В Бретани Гоген несколько раз бывал в публичных домах вместе с Бернаром, который любил атмосферу этих заведений, и сделал серию набросков под названием «В публичном доме»[92] — довольно колоритных, но банальных. Они не очень понравились Гогену. «Локальный цвет меня не устраивает», — говорил он. Но как раз на локальном цвете основано его «Ночное кафе». Арлезианские публичные дома были хорошо знакомы Ван Гогу. Неподалеку от его дома, за крепостной стеной и Кавалерийскими воротами, начинались улочки, ведущие к этим домам. У Ван Гога уже сложились определенные привычки — он был постоянным клиентом некой Рашели, по прозвищу Габи, из публичного дома под номером один на улице Бу-д’Арль. Организуя финансовую сторону их быта, Гоген выделил деньги на «ночные гигиенические прогулки». Часто вечерами два отшельника задерживались в выкрашенных «голубоватой известью» залах борделей, смешиваясь с военными из местного гарнизона и женщинами, откровенные туалеты которых — небесно-голубые и пурпурные — восхищали Винсента.
Папаша Луи, содержатель одного из домов терпимости, с гордостью показал Гогену две репродукции, выпущенные фирмой Буссо и Валадон с картин Бугро «Дева» и «Венера», — они украшали его гостиную, предназначенную для клиентов «высшего класса». «Как подобает сутенеру высшей марки», папаша Луи понял, где надлежит красоваться этой гордости академического искусства, — говорил Гоген.
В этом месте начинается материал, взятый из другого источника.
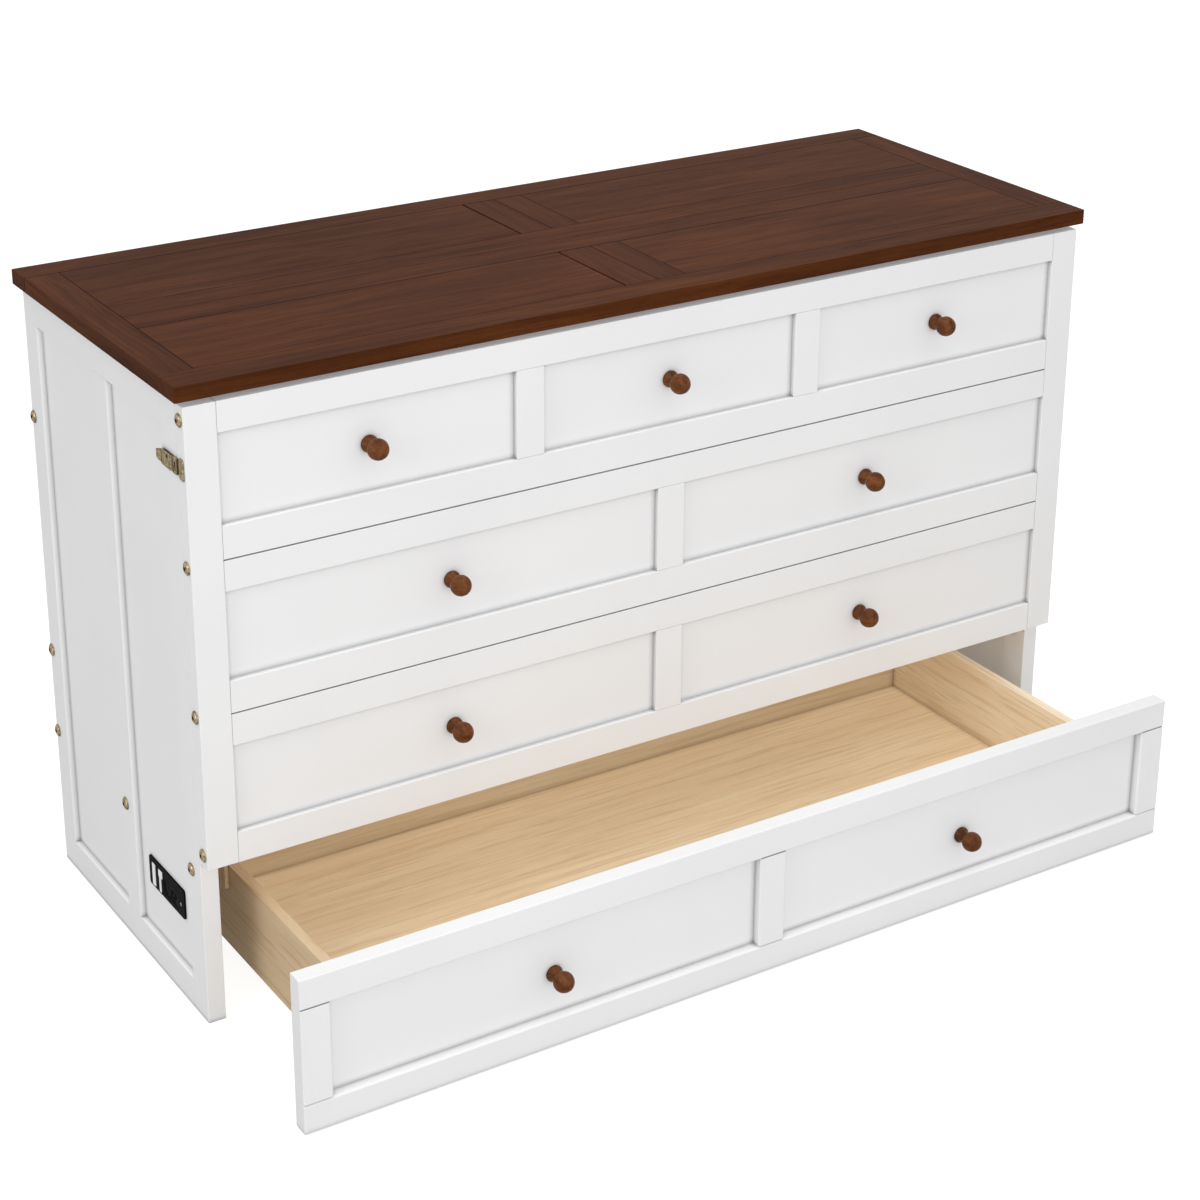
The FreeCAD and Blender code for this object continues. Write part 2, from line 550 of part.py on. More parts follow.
stretcher_z = (f"{LEG_Z} + stretcher_up", f"{LEG_Z} + stretcher_up + stretcher_high")
node("leg_stretcher", [board((leg_left, f"0 - ({leg_left})"), stretcher_y, stretcher_z)])
cap_x = f"{leg_left} + leg_wide + leg_side_gap"
leg_bolt = joined([
    rod("leg_pin", (f"{foot_left} + foot_rail", cap_x), LEG_Y, LEG_Z),
    rod("leg_cap", (cap_x, f"{cap_x} + leg_cap_thick"), LEG_Y, LEG_Z)])
node("leg_pivot_bolts", both([leg_bolt]))

# drawer, drawn out
out = " - drawer_out"
drawer_y = (FACE, BACK_OF_FACE)
all_x = (LEFT, "width / 2")
drawer_inner = ("drawer_base + drawer_foot_rail", "drawer_top - drawer_head_rail")
end_inner = f"{LEFT} + drawer_end_stile"
mid_left = "0 - drawer_mid_stile / 2"


def bevelled(x, z, edges):
    easy = [e for e in EDGES if e not in edges]
    box = board(x, drawer_y, z, "ease", " ".join(easy))
    bevel = number("drawer_bevel")
    box.Edges = box.Edges + [(EDGES.index(e) + 1, bevel, bevel) for e in edges]
    return box


frame = [bevelled(all_x, ("drawer_base", drawer_inner[0]), ["y-z+"]),
         bevelled(all_x, (drawer_inner[1], "drawer_top"), ["y-z-"]),
         bevelled((mid_left, "drawer_mid_stile / 2"), drawer_inner, ["x-y-", "x+y-"])]
frame.extend(both([bevelled((LEFT, end_inner), drawer_inner, ["x+y-"])]))
node("drawer_face_frame", frame, out)
set_back = (f"{FACE} + drawer_recess", BACK_OF_FACE)
node("drawer_face_panels", both([board((end_inner, mid_left), set_back, drawer_inner)]), out)
knob_set = f"{FACE} + drawer_recess"
knob_up = "drawer_base + drawer_knob_up"
node("drawer_knobs", [knob("0 - drawer_knob", knob_set, knob_up),
                      knob("drawer_knob", knob_set, knob_up)], out)
box_left = f"{LEFT} + box_in"
box_z = ("box_base", "box_top")
box_y = (BACK_OF_FACE, f"{BACK_OF_FACE} + box_deep")
box_inner = (f"{box_left} + box_side", f"0 - ({box_left} + box_side)")
node("drawer_sides", both([board((box_left, box_inner[0]), box_y, box_z, "ease")]), out)
node("drawer_back", [board(box_inner, (f"{box_y[1]} - box_side", box_y[1]), box_z, "ease")], out)
node("drawer_box_front", [board(box_inner, (box_y[0], f"{box_y[0]} + box_front_thick"), box_z)], out)
floor_z = ("box_base + box_floor_up", "box_base + box_floor_up + box_floor")
node("drawer_floor", [board(box_inner, (f"{box_y[0]} + box_front_thick", f"{box_y[1]} - box_side"),
                            floor_z)], out)

# angled guides under the beams, over the top edges of the drawer's sides
guide_x = f"{box_left} - guide_gap"
guide_y = ("guide_from", "depth")
guide = joined([
    board((f"{guide_x} - guide_side", f"{box_left} + guide_over"), guide_y,
          ("box_top + guide_gap", beam_z[0])),
    board((f"{guide_x} - guide_side", guide_x), guide_y, ("box_top - guide_low", beam_z[0]))])
node("drawer_guides", both([guide]))

# casters under the drawer
caster_x = f"({box_left} + caster_in)"
brackets = []
wheels = {}
for place, caster_y in (("front", "caster_front"), ("back", "caster_back")):
    half = "(wheel_wide / 2 + wheel_play)"
    pieces = [rod("axle", (f"{caster_x} - {half} - cheek", f"{caster_x} + {half} + cheek"),
                  caster_y, "wheel")]
    cheek_y = (f"{caster_y} - cheek_deep", f"{caster_y} + cheek_deep")
    for low, high in ((f"{caster_x} - {half} - cheek", f"{caster_x} - {half}"),
                      (f"{caster_x} + {half}", f"{caster_x} + {half} + cheek")):
        pieces.append(board((low, high), cheek_y, ("cheek_drop", floor_z[0])))
    pieces.append(board(
        (f"{caster_x} - caster_plate_half", f"{caster_x} + caster_plate_half"),
        (f"{caster_y} - caster_plate_half", f"{caster_y} + caster_plate_half"),
        (f"{floor_z[0]} - caster_plate", floor_z[0])))
    brackets.append(joined(pieces))
    wheel = body("wheel")
    tread = sketch(wheel, "XY_Plane")
    edge = "wheel_wide / 2"
    outline(tread, [(f"0 - {edge}", "axle + axle_fit"), (f"0 - {edge}", "wheel - wheel_ease"),
                    (f"0 - {edge} + wheel_ease", "wheel"), (f"{edge} - wheel_ease", "wheel"),
                    (edge, "wheel - wheel_ease"), (edge, "axle + axle_fit")])
    turning = wheel.newObject("PartDesign::Revolution", "tread")
    turning.Profile = tread
    turning.ReferenceAxis = (tread, ["H_Axis"])
    turning.Angle = 360
    bind(wheel, "Placement.Base.x", caster_x)
    bind(wheel, "Placement.Base.y", caster_y)
    bind(wheel, "Placement.Base.z", "wheel")
    wheels[f"caster_wheel_{place}_left"] = wheel
    wheels[f"caster_wheel_{place}_right"] = mirrored(wheel)
node("caster_brackets", both(brackets), out)
for label, wheel in wheels.items():
    node(label, [wheel], out)

# bolts on the outer faces of the sides and on the front panel's side edges
bolt_back = "depth - bolt_back_in"
spots = [("bolt_front", "front_base - bolt_low_drop"),
         ("mid_beam_from + beam_thick / 2", f"{SEAT} - bolt_beam_drop"),
         (bolt_back, f"{SEAT} - bolt_beam_drop"), (bolt_back, f"{DECK} + bolt_lower_up"),
         (bolt_back, "side_height - bolt_upper_drop")]
node("side_bolts", both([bolt(y, z) for y, z in spots]))
edge_y = "0 - front_gap - front_thick / 2"
edge_heights = ["front_base + edge_bolt_foot", f"{low_row_to} + edge_bolt_low",
                f"{mid_row_to} - edge_bolt_mid", f"{FRONT_TOP} - edge_bolt_head"]
node("front_edge_bolts", both([bolt(edge_y, height) for height in edge_heights]))

# swing latches on the sides and their keeper plates on the front panel's edges
axis_x = f"{LEFT} - latch_axis_out"
axis_y = "latch_from + latch_axis_in"
lug_y = (f"{axis_y} - latch_knuckle", f"{axis_y} + latch_knuckle")
latch_low = "side_height - latch_drop"
latch_high = f"{latch_low} + latch_tall"
latch_z = (latch_low, latch_high)
lugs = [(latch_low, f"{latch_low} + latch_lug"), (f"{latch_high} - latch_lug", latch_high)]
pieces = [board((f"{LEFT} - latch_plate", LEFT), ("latch_from", "latch_to"), latch_z),
          board((f"{LEFT} - nose_out", f"{LEFT} - nose_gap"), ("0 - nose_over", "nose_back"), latch_z,
                "ease", "x-y- x-y+"),
          rod("latch_pin", axis_x, axis_y, latch_z, "z")]
for span in lugs:
    pieces.append(board((axis_x, LEFT), lug_y, span))
    pieces.append(rod("latch_knuckle", axis_x, axis_y, span, "z"))
node("latch_bases", both([joined(pieces)]))
lever_z = (f"{latch_low} + latch_lug + latch_play", f"{latch_high} - latch_lug - latch_play")
arm_x = (f"{axis_x} - latch_arm", axis_x)
arm_from = f"{axis_y} + latch_arm_from"
lever = joined([
    rod("latch_knuckle", axis_x, axis_y, lever_z, "z"),
    board(arm_x, (axis_y, arm_from), lever_z),
    board(arm_x, (arm_from, "latch_to"), latch_z)])
tab = body("thumb_tab")
tab_sketch = sketch(tab, "XY_Plane")
outline(tab_sketch, [("0", "0"), ("-tab_flare", "tab_long"), ("-tab_flare - tab_thick", "tab_long"),
                     ("-latch_arm", "0")])
padded(tab, tab_sketch, "tab_high")
bind(tab, "Placement.Base.x", axis_x)
bind(tab, "Placement.Base.y", "latch_to")
bind(tab, "Placement.Base.z", f"{latch_low} + tab_up")
lever = cut(joined([lever, tab]), rod("latch_pin + pin_fit", axis_x, axis_y, latch_z, "z"))
node("left_latch_lever", [lever])
node("right_latch_lever", [mirrored(lever)])
keeper_y = ("0 - keeper_from", "0 - keeper_to")
keeper_low = "side_height - keeper_drop"
rounded = doc.addObject("Part::Fillet", "rounded")
rounded.Base = board((f"{LEFT} - keeper_out", LEFT), keeper_y, (keeper_low, f"{keeper_low} + keeper_tall"))
rounded.Edges = [(EDGES.index(e) + 1, number("keeper_round"), number("keeper_round"))
                 for e in ("y-z-", "y-z+", "y+z-", "y+z+")]
crowned = body("crowned")
crown_sketch = sketch(crowned, "XY_Plane")
crown_y = "(0 - (keeper_from + keeper_to) / 2)"
outline(crown_sketch, [("0", "0 - keeper_from"), ("-keeper_rim", "0 - keeper_from"),
                       ("-keeper_out", f"{crown_y} - keeper_crown"),
                       ("-keeper_out", f"{crown_y} + keeper_crown"),
                       ("-keeper_rim", "0 - keeper_to"), ("0", "0 - keeper_to")])
padded(crowned, crown_sketch, "keeper_tall")
bind(crowned, "Placement.Base.x", LEFT)
bind(crowned, "Placement.Base.z", keeper_low)
keeper = doc.addObject("Part::Common", "keeper")
keeper.Base = crowned
keeper.Tool = rounded
node("latch_keepers", both([keeper]))

# outlet plate on the front board of the left side
plate_x = (f"{LEFT} + side_recess - outlet_thick", f"{LEFT} + side_recess")
plate = doc.addObject("Part::Fillet", "outlet")
plate.Base = board(plate_x, ("outlet_from", "outlet_from + outlet_long"),
                   ("outlet_low", "outlet_low + outlet_high"))
plate.Edges = [(EDGES.index(e) + 1, number("outlet_round"), number("outlet_round"))
               for e in ("y-z-", "y-z+", "y+z-", "y+z+")]
node("outlet_plate", [plate])
port_x = (f"{plate_x[0]} - port_thick", plate_x[0])
port_top = "outlet_low + port_up + port_high"


def port(start, wide, low):
    from_y = f"outlet_from + {start}"
    return board(port_x, (from_y, f"{from_y} + {wide}"), (low, port_top))


port_low = "outlet_low + port_up"
ports = [port("wide_port_from", "wide_port", port_low),
         joined([port("slim_port_from", "slim_port", port_low),
                 port("port_cap_from", "port_cap", f"{port_top} - port_cap_high")])]
node("outlet_inserts", ports)

doc.recompute()
for thing in doc.Objects:
    if "Invalid" in thing.State or "Error" in thing.State:
        raise RuntimeError(f"{thing.Name} failed: {thing.State}")
os.makedirs("parts", exist_ok=True)
for group in nodes:
    shape = group.Shape
    if shape.isNull() or not shape.isValid():
        raise RuntimeError(f"{group.Label} has no valid shape")
    shape.exportStep(f"parts/{group.Label}.step")
    print(f"{group.Label}: {len(shape.Solids)} solids, {shape.Volume:.0f} cubic mm")
print(f"{len(nodes)} nodes")
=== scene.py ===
import math
import bmesh
import bpy
from mathutils import Matrix, Vector


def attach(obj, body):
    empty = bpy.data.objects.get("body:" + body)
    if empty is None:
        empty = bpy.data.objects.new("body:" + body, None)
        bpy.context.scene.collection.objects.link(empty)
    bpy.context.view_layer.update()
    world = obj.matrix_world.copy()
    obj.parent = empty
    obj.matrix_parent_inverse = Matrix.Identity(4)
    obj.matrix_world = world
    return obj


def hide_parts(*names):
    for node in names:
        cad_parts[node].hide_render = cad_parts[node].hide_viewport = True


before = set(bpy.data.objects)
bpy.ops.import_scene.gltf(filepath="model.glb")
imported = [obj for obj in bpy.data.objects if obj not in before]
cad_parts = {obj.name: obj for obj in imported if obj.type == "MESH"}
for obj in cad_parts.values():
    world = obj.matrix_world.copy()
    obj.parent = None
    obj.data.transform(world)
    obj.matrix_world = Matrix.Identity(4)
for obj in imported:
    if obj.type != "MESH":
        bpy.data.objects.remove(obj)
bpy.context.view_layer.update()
scene = bpy.context.scene
scene.view_settings.view_transform = "Standard"
bpy.ops.object.select_all(action="DESELECT")
mm = 0.001
print("frame loaded")

# camera, solved from the straight edges of the photograph, with no more shift than the other views bear
view = {"place": (-2.1258, -3.3055, 2.2913), "yaw": 32.2315, "pitch": 21.0365, "roll": 0.28,
        "lens": 79.075, "shiftY": -0.15}
camera = bpy.data.objects.new("camera", bpy.data.cameras.new("camera"))
scene.collection.objects.link(camera)
yaw, pitch, roll = (math.radians(view[k]) for k in ("yaw", "pitch", "roll"))
ahead = Vector((math.sin(yaw) * math.cos(pitch), math.cos(yaw) * math.cos(pitch), -math.sin(pitch)))
level = Vector((math.cos(yaw), -math.sin(yaw), 0))
above = level.cross(ahead)
sideways = level * math.cos(roll) + above * math.sin(roll)
upward = above * math.cos(roll) - level * math.sin(roll)
turn = Matrix((sideways, upward, -ahead)).transposed().to_4x4()
camera.matrix_world = Matrix.Translation(view["place"]) @ turn
camera.data.lens = view["lens"]
camera.data.shift_y = view["shiftY"]
scene.camera = camera

# studio: a pale floor and sky that look white, and three area lights
# each light: name, place, target, size, watts, whether it casts a shadow
studio = {"floorHalf": 16, "floorGlow": 0.7, "sky": 0.72, "skySeen": 1.0,
          "boxes": [("frontBox", (-0.75, -4.4, 1.3), (0, -0.2, 0.5), 3.0, 62, False),
                    ("leftBox", (-4.2, -0.8, 2.2), (0, 0, 0.5), 2.6, 45, True),
                    ("fillBox", (0, -0.8, 4.5), (0, -0.3, 0.1), 3.0, 66, False)]}
world = bpy.data.worlds.new("studio")
scene.world = world
world.use_nodes = True
sky = world.node_tree
looking = sky.nodes.new("ShaderNodeLightPath")
brightness = sky.nodes.new("ShaderNodeMapRange")
brightness.inputs["To Min"].default_value = studio["sky"]
brightness.inputs["To Max"].default_value = studio["skySeen"]
sky.links.new(looking.outputs["Is Camera Ray"], brightness.inputs["Value"])
sky.links.new(brightness.outputs["Result"], sky.nodes["Background"].inputs["Strength"])
sky.nodes["Background"].inputs["Color"].default_value = (1, 1, 1, 1)
for name, place, target, size, power, shadow in studio["boxes"]:
    lamp = bpy.data.lights.new(name, "AREA")
    lamp.shape = "SQUARE"
    lamp.size = size
    lamp.energy = power
    lamp.use_shadow = shadow
    softbox = bpy.data.objects.new(name, lamp)
    scene.collection.objects.link(softbox)
    softbox.location = place
    softbox.rotation_mode = "QUATERNION"
    softbox.rotation_quaternion = (Vector(target) - Vector(place)).to_track_quat("-Z", "Y")
bpy.ops.mesh.primitive_plane_add(size=studio["floorHalf"] * 2, location=(0, 0, 0))
floor = bpy.context.active_object
floor.name = "studioFloor"
print("camera and studio set")


# small helpers for materials

def freshMaterial(name):
    material = bpy.data.materials.new(name)
    material.use_nodes = True
    tree = material.node_tree
    return material, tree, tree.nodes["Principled BSDF"]


def addNode(tree, kind, **settings):
    node = tree.nodes.new(kind)
    for key, value in settings.items():
        if hasattr(node, key):
            setattr(node, key, value)
        else:
            node.inputs[key.replace("_", " ")].default_value = value
    return node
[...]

Гоген и среди проституток не оставлял своего иронического тона. Сильный, невозмутимый, расхаживал он по публичному дому и разыгрывал распутника, который никого и ничего не боится и не намерен обуздывать свой мощный инстинкт. Никогда еще их резкое несходство с Ван Гогом не проявлялось с такой очевидностью, как в те вечера, когда они являлись к проституткам. Гоген не терял спокойствия, Винсент, стоило ему немного выпить, быстро возбуждался, жестикулировал, без умолку говорил. Винсент не мог равняться с Гогеном физической силой. Он был более восприимчив к спиртному и истощен в сексуальном отношении. Несомненно, Гоген поступал опрометчиво, забывая его щадить. Как все крепкие люди, он почти не отдавал себе отчета в ограниченных возможностях тех, кто слабее его.